I believe we have two options. We can either fully accept that we’re on a hamster wheel, chasing after things that may bring us temporary satisfaction, but which will ultimately leave us still yearning for happiness elsewhere.
Or we can take a step back and reclaim that natural, spontaneous joy we had as young children. We can begin to see through the conditioning we’ve acquired over the years: the notions that we aren’t complete and whole in ourselves; that who we are somehow isn’t enough and that we need external props in order to be happy.
We can realise that happiness is not something we have to chase after or add to ourselves. It is the essence of who we are. It was something we were born with and something that, beneath the turbulent agitations of the grasping mind, is STILL THERE.
We waste so much time and energy pursuing things that we think will ‘make’ us happy. I’m not saying we shouldn’t have goals, desires and ambitions. By all means, have and pursue such things!

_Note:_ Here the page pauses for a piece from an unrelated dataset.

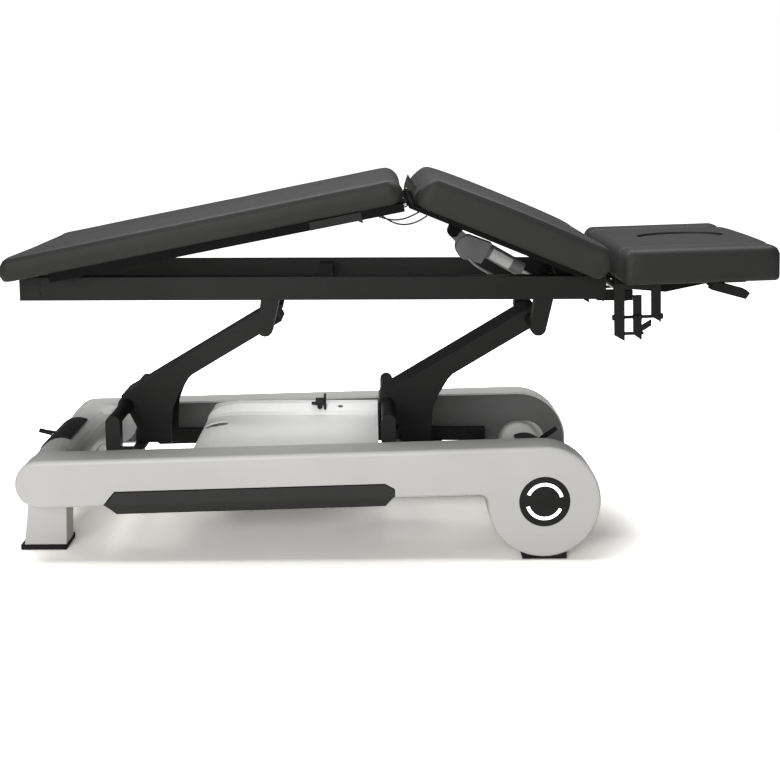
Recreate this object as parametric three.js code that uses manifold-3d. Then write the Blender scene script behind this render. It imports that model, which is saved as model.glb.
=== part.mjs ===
// Electric massage table with a parallelogram lift and three padded sections.
// Millimetres, +X towards the head end, +Z up, -Y is the near side.
import * as THREE from 'three';
import { mergeVertices } from 'three/addons/utils/BufferGeometryUtils.js';
import Module from 'manifold-3d';

const wasm = await Module();
wasm.setup();

// Shared clearances and facet counts
const seat = 0.3;
const overrun = 4;
const runningGap = 0.6;
const roundSides = 24;
const weldGap = 0.001;
const sliver = 0.02;

// Base: a beam on each side that ends in a big disc
const base = {
  slope: 1.404,
  capX: -911.5,
  capZ: 210.8,
  capRadius: 63,
  discSpan: 1313.5,
  discRadius: 149,
  filletRadius: 20,
  outerY: 325,
  innerY: 240,
  wall: 5,
  edgeRoll: 10,
  panelThick: 4,
};

// Rocker bar in the lower edge of each side cover, measured along the beam from the cap's centre
const footBar = {
  tip: 168,
  shoulder: 196,
  end: 920,
  top: 25,
  bottom: 86,
  nose: 58,
  heel: 39,
  corner: 23,
  gap: 3,
  depth: 34,
  proud: 1,
  bevel: 10,
};
const barPin = { above: -50, radius: 4, sink: 14, reach: 16, block: 15, blockTop: -40, blockBack: 27 };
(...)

But here’s a suggestion: first allow yourself to access that innate, natural happiness that lies at the core of your being.
Peel back the layers of mental conditioning and anything that you’ve internalised that tells you that you’re not already all right as you are. Get back in touch with your essential nature. Hang out as much as you can in this simple, natural sense of wellbeing and allow it to infuse you. And then do the things that you want — not to bring you happiness, but simply as an expression of your existing happiness. Do what you want not to make you happy, but because you are happy doing it.
I know this sounds simple, but for a lot of us, it may be an immense challenge, particularly if we’ve deeply internalised a lot of harmful conditioning. It might be that we’ve almost completely buried all trace of our essential self beneath the battlements of a heavily fortified social self.
The stressful, disconnected, dysfunctional society we’re a part of does not make the reclaiming of our essential nature a particularly easy task. Sometimes what’s called for is an extreme discontinuity; a resolute STOPPING. That’s probably why our greatest traumas in life; a bereavement, loss of a job or significant ill health often present a tremendous opportunity for breaking free of our conditioned mindsets. It’s as though life forcibly provides a CTRL+ALT+DEL reset. That’s certainly what happened when I ended up with years of chronic health problems. In some ways, it was the best thing that ever happened to me, because it brought me back to who and what I truly am.
A sense of happiness, peace and wellbeing does not come from what you do, what you achieve, acquire or chase after. It doesn’t come from situations, from crumpled little bank notes, or from other people.
It comes from YOU — from your essential nature.
If you are unaware of this, then chasing after the things of this world will bring only temporary satisfaction for the reasons discussed above. I consider myself extremely lucky that I’ve figured this out at a relatively early stage of my life. Some people don’t manage to grasp this until they’re lying on their deathbeds, and even then a lot of people still probably don’t get it.
My best advice to self and others? Strip away the layers of conditioning and limiting beliefs that serve as a barrier between you and your essential nature; the essential nature that shone so brightly when you were a young child before it became obscured by the mask of the social self. Instead of doing things in order to ‘make’ yourself happy, get back in touch with your innate happiness and then do what you want because you’re happy!
Let life be a dance of joy; the joy that flows from being in touch with your own essential nature.